Hmmn… I wonder is it true.

Here are some of my observations after a decade of software development:

  • Gathering requirements and writing them down is important.
  • Mock-ups are useful to help elicit the customer requirements and to set expectations. They also make the development phase easier.
  • Keeping a standard structure on the file system for the software source code is useful, likewise standard naming for packages and files.
  • Automated build procedures are handy.
  • Unit testing is indespensible.
  • IDE’s and compilers are your friends. Google is too.
  • Leaving comments in code is a kind thing to do.
  • Junior developers can learn from senior developers.
  • Revision control tools are indespensible.
  • Refactoring is often helpful.
  • Gathering requirements before the development phase is more efficient.
  • Keeping a list of things to do makes it easier to get them done.
  • Good project managers do it without interfering.
  • Bug tracking systems are good things.

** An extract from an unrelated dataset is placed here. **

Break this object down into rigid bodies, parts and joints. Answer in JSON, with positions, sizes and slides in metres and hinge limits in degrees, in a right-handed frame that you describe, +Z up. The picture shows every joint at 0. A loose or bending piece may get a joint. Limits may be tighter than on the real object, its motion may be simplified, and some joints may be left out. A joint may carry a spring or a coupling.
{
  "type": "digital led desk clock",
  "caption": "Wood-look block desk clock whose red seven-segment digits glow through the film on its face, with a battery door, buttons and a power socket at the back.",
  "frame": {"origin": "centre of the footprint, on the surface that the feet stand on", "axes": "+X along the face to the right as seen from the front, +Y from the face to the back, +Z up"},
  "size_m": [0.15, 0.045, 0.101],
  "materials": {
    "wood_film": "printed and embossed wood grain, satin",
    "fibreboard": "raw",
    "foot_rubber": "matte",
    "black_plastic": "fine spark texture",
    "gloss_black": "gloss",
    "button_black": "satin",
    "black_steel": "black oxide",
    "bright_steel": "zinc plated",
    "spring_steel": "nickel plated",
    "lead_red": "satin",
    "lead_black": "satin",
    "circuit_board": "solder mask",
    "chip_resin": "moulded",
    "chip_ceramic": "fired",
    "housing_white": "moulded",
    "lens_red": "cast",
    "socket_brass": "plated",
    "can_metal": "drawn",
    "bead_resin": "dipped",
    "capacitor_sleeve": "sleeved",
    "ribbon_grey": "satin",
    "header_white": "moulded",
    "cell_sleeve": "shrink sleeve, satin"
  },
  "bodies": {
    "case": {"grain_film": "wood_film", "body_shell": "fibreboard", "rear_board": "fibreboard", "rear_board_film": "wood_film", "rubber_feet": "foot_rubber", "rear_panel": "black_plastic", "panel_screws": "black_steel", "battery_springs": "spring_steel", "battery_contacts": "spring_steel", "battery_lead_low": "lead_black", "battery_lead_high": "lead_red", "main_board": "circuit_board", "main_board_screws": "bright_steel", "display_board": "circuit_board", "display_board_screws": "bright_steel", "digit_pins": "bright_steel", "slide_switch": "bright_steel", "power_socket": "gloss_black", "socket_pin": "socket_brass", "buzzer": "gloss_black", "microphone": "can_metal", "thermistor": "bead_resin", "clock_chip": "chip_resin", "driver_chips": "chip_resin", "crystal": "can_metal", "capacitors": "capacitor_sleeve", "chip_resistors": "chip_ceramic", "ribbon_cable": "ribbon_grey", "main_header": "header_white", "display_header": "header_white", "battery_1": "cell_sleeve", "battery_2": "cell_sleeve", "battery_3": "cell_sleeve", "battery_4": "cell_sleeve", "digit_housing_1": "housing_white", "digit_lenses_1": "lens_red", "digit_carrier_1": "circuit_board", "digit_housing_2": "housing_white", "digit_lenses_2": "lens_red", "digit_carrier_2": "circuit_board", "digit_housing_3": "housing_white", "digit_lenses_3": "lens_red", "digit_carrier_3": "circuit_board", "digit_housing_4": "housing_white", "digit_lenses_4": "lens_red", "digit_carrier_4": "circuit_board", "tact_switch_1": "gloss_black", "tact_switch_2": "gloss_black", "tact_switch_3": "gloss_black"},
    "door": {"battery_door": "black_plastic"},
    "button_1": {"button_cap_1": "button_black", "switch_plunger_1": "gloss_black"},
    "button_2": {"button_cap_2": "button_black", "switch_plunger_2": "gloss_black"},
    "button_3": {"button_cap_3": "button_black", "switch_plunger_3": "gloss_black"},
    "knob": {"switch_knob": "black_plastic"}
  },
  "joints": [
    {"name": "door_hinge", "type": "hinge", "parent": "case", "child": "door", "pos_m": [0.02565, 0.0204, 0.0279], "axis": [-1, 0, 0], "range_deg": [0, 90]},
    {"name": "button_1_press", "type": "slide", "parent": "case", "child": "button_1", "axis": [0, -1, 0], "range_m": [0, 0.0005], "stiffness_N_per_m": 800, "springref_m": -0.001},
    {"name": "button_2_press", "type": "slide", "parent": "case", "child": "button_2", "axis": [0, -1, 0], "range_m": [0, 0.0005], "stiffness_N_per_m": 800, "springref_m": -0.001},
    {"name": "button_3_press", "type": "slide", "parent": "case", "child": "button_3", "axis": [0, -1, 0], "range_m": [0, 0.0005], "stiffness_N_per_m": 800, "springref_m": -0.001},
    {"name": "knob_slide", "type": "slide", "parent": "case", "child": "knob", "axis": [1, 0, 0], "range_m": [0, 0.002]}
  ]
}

  • Coffee breaks and lunch breaks should be mandatory.
  • Working extra long hours doesn’t result in a long term benefit.
  • A quiet work environment is more productive.

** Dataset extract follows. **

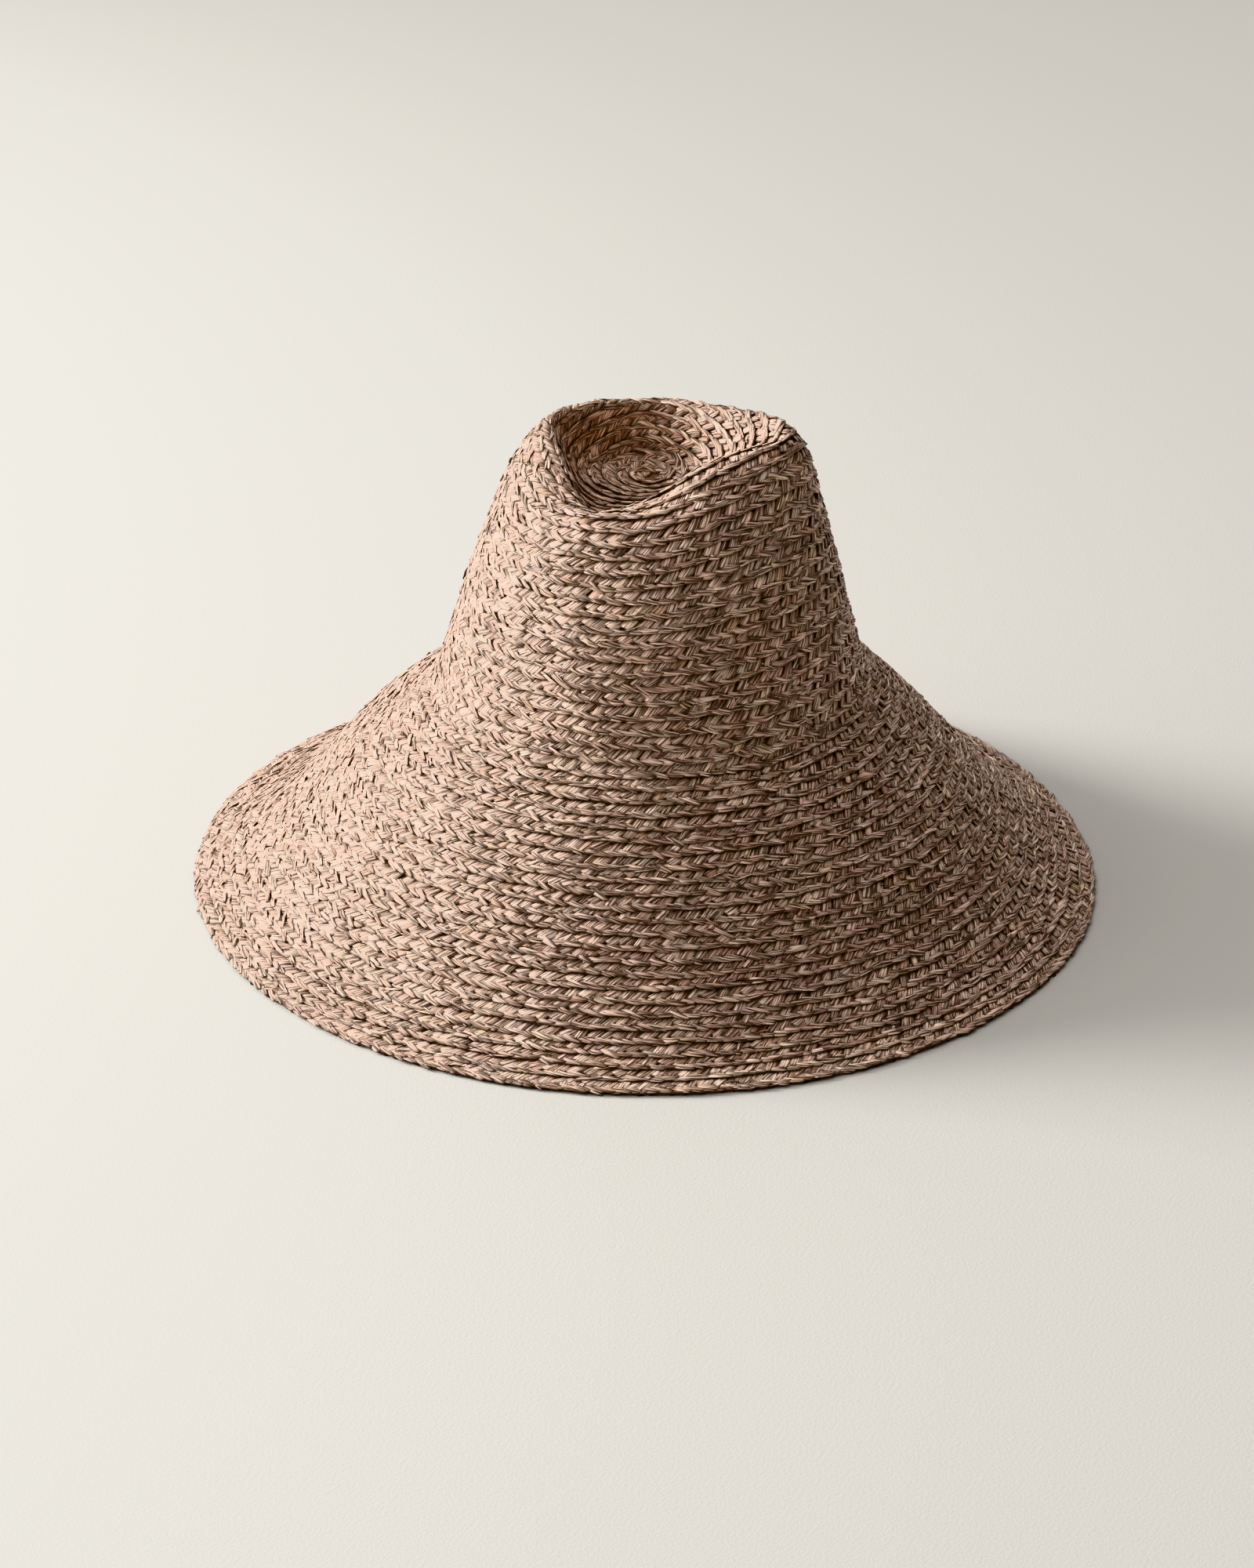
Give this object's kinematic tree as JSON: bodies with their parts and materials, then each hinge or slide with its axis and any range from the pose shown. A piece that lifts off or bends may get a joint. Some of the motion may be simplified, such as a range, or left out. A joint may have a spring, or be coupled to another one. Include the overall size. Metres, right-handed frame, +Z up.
{
  "type": "wide-brim raffia sun hat",
  "caption": "Wide-brim sun hat of a raffia plait sewn in a spiral, with a tapered crown, a teardrop dent in its tip and a brim that slopes down to the surface it rests on.",
  "frame": {"origin": "centre of the brim's edge, on the plane that the edge rests on", "axes": "+Z up through the crown, -Y towards the front of the hat, +X towards the wearer's left side"},
  "size_m": [0.409, 0.409, 0.219],
  "materials": {
    "raffia": "natural matt raffia, plaited and sewn in rows, with a slight sheen along the strands"
  },
  "bodies": {
    "root": {"crown": "raffia", "brim": "raffia"}
  },
  "joints": []
}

  • Copy-and-paste is evil and sometimes irresistable.
  • No matter what it is, somebody else has probably done it before.
  • Microsoft is NOT evil.
  • Senior developers can learn from junior developers.
  • Linux is NOT evil.
  • Open source is a gift.
  • C runs faster than java or C#.
  • perl -p -i.bak -e ’s/foo/bar/g’ is handy.
  • User interfaces are of utmost importance.
  • Someone else on the team might know the answer.
  • Code reviews are often useful but expensive.
  • Some things are better done where you can’t be easily interrupted.

Hmmn. Maybe I could write the Fuller Software Methodology… I wonder could I write it on a 4X6 card?